PTs remain a big part of the marketplaceFor many years, we simply didn’t know the size of the product transfer (PT) sector in the UK mortgage market, and there was a deep-seated reticence on the part of lenders to reveal it.
Look at the recent mortgage figures and forecasts to come out of UK Finance and you’ll see that it wasn’t until 2020 that we finally had a value to put on PTs – £168bn of lending in that year.
Since then – and I suspect this will surprise no-one – that PT value figure has risen with each and every year, to a point where it is forecast to be £219bn this year, almost four times the residential remortgage market, which is forecast to be £65bn.
Even when you add in buy-to-let remortgage business as well, that total is still just £85bn, far below the total PT value.
Now, I fully understand that – particularly throughout 2023 – there are many good reasons why PT business was at such high levels, and I’m also acutely aware that in those years prior to the figures being known, lenders took the vast majority of PT business whereas now that’s not the case.
As an aside, what do we believe the intermediary share of PT business to be? I read a recent piece which quoted AMI’s Robert Sinclair saying it used to be around 20-25% but is now closer to 40%.
Again, positive to see that increase and also positive to see a growing intermediary mortgage market share in general, but when PT is by far the dominant product choice, and where that business pays less proc fee to advisers, it should still be an area of concern.
Especially when you set this against falling purchase lending – down from £189bn two years ago/£168bn last year, to £130bn this year and predicted to fall again in 2024, and falling remortgage lending this year, with a predicted fall over the next two years.
It’s widely believed that the number of mortgage maturities throughout 2024 is going to be less than this year, and while this is reflected in PT business predicted to fall over the next two years – down from £219bn to £202bn (2024) and £195bn (2025) – it is clearly still at very high levels, especially when advisers have nowhere near the same penetration for PTs as they do for remo/purchase.
On that point, one presumes UK Finance has a sliding scale of PT business projections over the next couple of years not just because of less maturities, but also under the assumption lower rates will make remortgaging easier/more competitive, particularly in terms of meeting affordability requirements.

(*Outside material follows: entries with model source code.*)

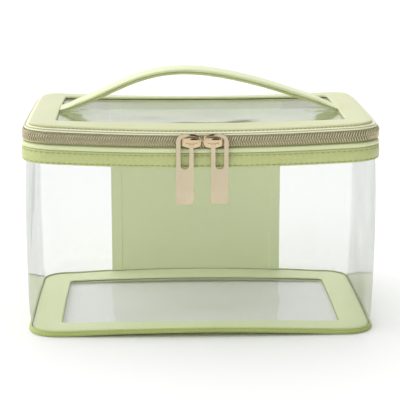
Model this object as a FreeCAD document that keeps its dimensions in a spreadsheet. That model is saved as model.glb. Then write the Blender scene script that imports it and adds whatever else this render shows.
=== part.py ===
# Makeup train case: a clear wall and two clear windows in leatherette frames, a zip lid
# that hinges on the back panel, a strap handle and two zip sliders that meet at the front.
# Millimetres. Origin at the middle of the rest face, +Z up, the zip sliders face -Y.
import FreeCAD, Part
import math
import os
import Sketcher

SIZES = (
    # the body in plan, measured on the clear wall's outer face
    ("wall_width", 254), ("wall_depth", 166),
    ("front_bow", 1800), ("side_bow", 4000), ("corner_radius", 20),
    # heights
    ("body_height", 142.6), ("wall_lap", 9.6), ("tuck", 1), ("tuck_height", 16),
    # sheets
    ("wall_thick", 0.8), ("skin_thick", 0.8), ("frame_thick", 1.6), ("pane_thick", 0.8),
    ("panel_thick", 1), ("panel_width", 140), ("panel_hem", 8), ("seam_gap", 0.3),
    # base
    ("base_member", 22), ("window_corner", 4), ("window_lap", 8),
    ("binding_height", 4), ("binding_thick", 1.8), ("wall_foot", 1),
    # band round the top of the wall
    ("band_height", 10.4), ("band_thick", 2.6), ("roll_height", 3.4),
    # zip
    ("tape_show", 1), ("coil_width", 8.1), ("coil_thick", 2.4),
    ("coil_gap", 1), ("lid_tape_show", 0.2), ("lid_roll_height", 1.9),
    # lid
    ("brim_proud", 0.6), ("lid_inset", 1.5), ("lid_member", 22.6), ("stiffener_inset", 0.8),
    # handle
    ("handle_end_gap", 1), ("handle_rise", 29.5), ("handle_end_bend", 62),
    ("handle_width", 25), ("strap_skin", 1.2), ("strap_core", 1.6),
    ("handle_tab", 9), ("tab_root", 3), ("tab_thick", 0.9), ("tab_air", 0.1),
    # sliders
    ("slider_length", 13.5), ("slider_width", 11.5), ("slider_tail", 8.4), ("nose_gap", 0.8),
    ("plate_thick", 1.3), ("nose_cut", 1.5), ("nose_slope", 1),
    ("plate_air", 0.5), ("back_plate_width", 9), ("back_plate_thick", 1),
    ("back_plate_air", 0.3), ("web_length", 8), ("web_thick", 0.5),
    # crowns and pulls
    ("crown_drop", 2.2), ("crown_length", 11.5), ("crown_width", 7.5), ("crown_thick", 1.3),
    ("leg_thick", 2), ("leg_width", 4.6), ("pull_air", 0.25), ("pull_thick", 1.7),
    ("pull_width", 12.5), ("pull_length", 50.6), ("slot_width", 6), ("slot_length", 22.5),
    ("pull_top_wall", 2.6),
)

doc = FreeCAD.newDocument("TrainCase")
sheet = doc.addObject("Spreadsheet::Sheet", "Sizes")
for row, (alias, number) in enumerate(SIZES, start=1):
    sheet.set("A%d" % row, alias)
    sheet.set("B%d" % row, str(number))
    sheet.setAlias("B%d" % row, alias)
doc.recompute()


class Size:
    """A length and the sheet expression that gives it."""

    def __init__(self, value, text):
        self.value = value
        self.text = text

    def __add__(self, other):
        other = as_size(other)
        return Size(self.value + other.value, "(%s + %s)" % (self.text, other.text))

    def __sub__(self, other):
        other = as_size(other)
        return Size(self.value - other.value, "(%s - %s)" % (self.text, other.text))

    def __mul__(self, other):
        other = as_size(other)
        return Size(self.value * other.value, "(%s * %s)" % (self.text, other.text))

    def __truediv__(self, other):
        other = as_size(other)
        return Size(self.value / other.value, "(%s / %s)" % (self.text, other.text))

    def __neg__(self):
        return Size(-self.value, "(0 - %s)" % self.text)


def as_size(number):
    return number if isinstance(number, Size) else Size(float(number), repr(float(number)))


size = {alias: Size(float(getattr(sheet, alias)), "Sizes." + alias) for alias, number in SIZES}
ZERO = as_size(0)

# Levels, from the rest face up
frame_top = size["frame_thick"]
pane_top = frame_top + size["pane_thick"]
base_lining_top = pane_top + size["skin_thick"]
wall_top = size["body_height"] - size["wall_lap"]
band_top = size["body_height"] - size["roll_height"]
band_bottom = band_top - size["band_height"]
coil_bottom = size["body_height"] + size["tape_show"]
zip_middle = coil_bottom + size["coil_width"] / 2
case_zip_top = zip_middle - size["coil_gap"] / 2
lid_zip_bottom = zip_middle + size["coil_gap"] / 2
coil_top = zip_middle + size["coil_width"] / 2
lid_roll_bottom = coil_top + size["lid_tape_show"]
lid_pane_bottom = lid_roll_bottom + size["lid_roll_height"]
lid_lining_bottom = lid_pane_bottom - size["skin_thick"]
lid_pane_top = lid_pane_bottom + size["pane_thick"]
lid_top = lid_pane_top + size["frame_thick"]

# Insets from the wall's outer face, in plan; what stands proud of it is negative
inner_face = size["wall_thick"]
lining_face = size["wall_thick"] + size["skin_thick"]
tape_thick = size["wall_thick"]
base_edge = size["tuck"] + size["wall_thick"]
panel_half = size["panel_width"] / 2
panel_gap_half = panel_half + size["seam_gap"]
wall_gap_half = panel_half - size["panel_hem"]

# The handle strap: its sewn ends stop just inside the lid window, and its two bends meet
# where the end bend and the crest have the same slope. The fixed ends stop short of that.
strap_thick = size["strap_skin"] * 2 + size["strap_core"]
handle_half = (size["wall_width"] / 2 + size["brim_proud"] - size["lid_member"]
               - size["handle_end_gap"])
handle_foot = lid_pane_top + size["seam_gap"]
strap_radii = (handle_half * handle_half
               + size["handle_rise"] * size["handle_rise"]) / (size["handle_rise"] * 2)
crest_bend = strap_radii - size["handle_end_bend"]
END_SHARE = 0.94
handle_fixed = (size["handle_end_bend"] - strap_thick) * handle_half / strap_radii * END_SHARE
handle_split = handle_half - handle_fixed

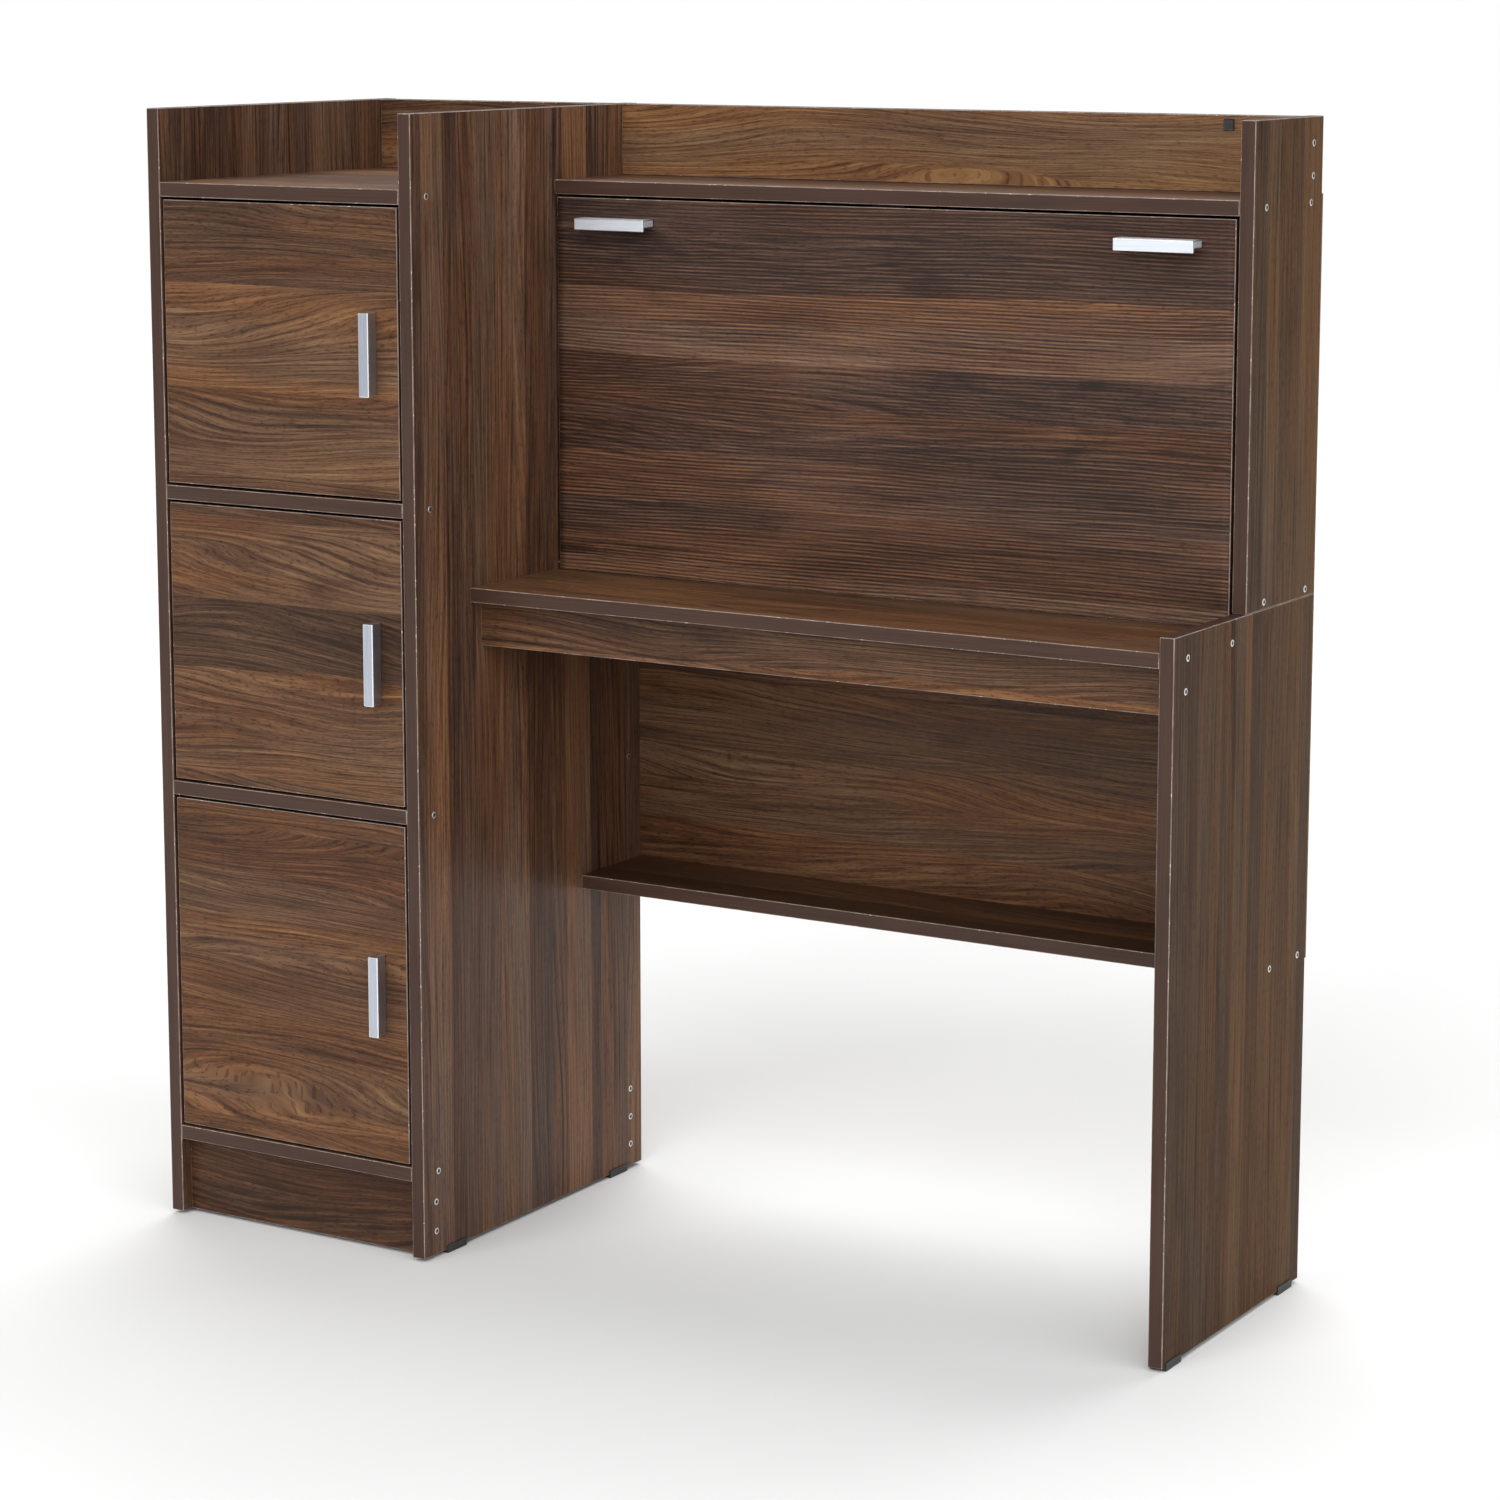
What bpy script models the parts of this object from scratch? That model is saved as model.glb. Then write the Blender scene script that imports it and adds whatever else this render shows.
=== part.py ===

In other words, whereas PTs have been the only option for many borrowers throughout 2023 because of much higher rates, as pricing comes down, the ability to remortgage away will be greater, and there will be more movement between lenders.
That, in itself, will be a much more positive working environment for advisers as the full procuration fee available for a remortgage is going to be a better income level than the PT.
However, at the same time, we have to be wary of customers PT-ing directly, or having done it once doing so again because they believe their only option is to take what’s on offer from the existing lender due to their circumstances, and without checking with the adviser. Hence the need for constant contact between adviser and existing borrower.
Overall, the lending figures, while clearly down on 2021/2022, remain above £200bn this year for non-PT business, and remain well over £400 bn for the years ahead when you add in the projected PT volumes as well.
That is a significant amount of business to aim for in anyone’s book, and if rates do continue to fall, if lenders have to get more competitive, if affordability does become an easier obstacle to get over – and I believe these are trends we are already seeing – then the opportunities for advisers to take an even bigger share of this business is certainly there to be grasped.
At the same time, we should as an industry continue to talk about the campaign for procuration fee parity between PT and remortgage business, however having spoken about this to a large number of lenders, it seems highly unlikely they will change their mind anytime soon.
Even if we offer other solutions such as a temporary increase, or potentially some kind of trade-off with ‘normal’ proc fee payments, given that PT is now such a big part of the marketplace.
So, in lieu of that, we have to turn that 40% PT market share into something that looks a lot like the intermediary share of the rest of the mortgage market.
That may well require a change in behaviours and habits for some advisory firms or it might just require a continuation of habits that are adopted when the mortgage market is not running at the levels we saw a couple of years ago.
I see many firms who work incredibly hard to stay interested and invested in the client, and by that I mean not just in terms of the mortgage transaction but of course in terms of ancillary wants and needs such as protection.
That recurring income you generate not only helps you in the immediate short- and medium-term with regards to additions to the bottom line, but it also translates into a multiple of the business’ value when you come to sell it.
It’s moving from an attitude of ‘I do a bit of that when I’m not busy with mortgages’, to ‘I always do that for every single client’, and I invest in the technology, the people and practices to allow me to easily look after these needs and grow and write that business repeatedly.
By doing this, you give yourself every chance of continuing to service all existing clients’ needs, and you ensure they are not lost to a PT in a few years’ time because they feel you have nothing else to offer. You are effectively giving them no choice but to keep using your trusted services.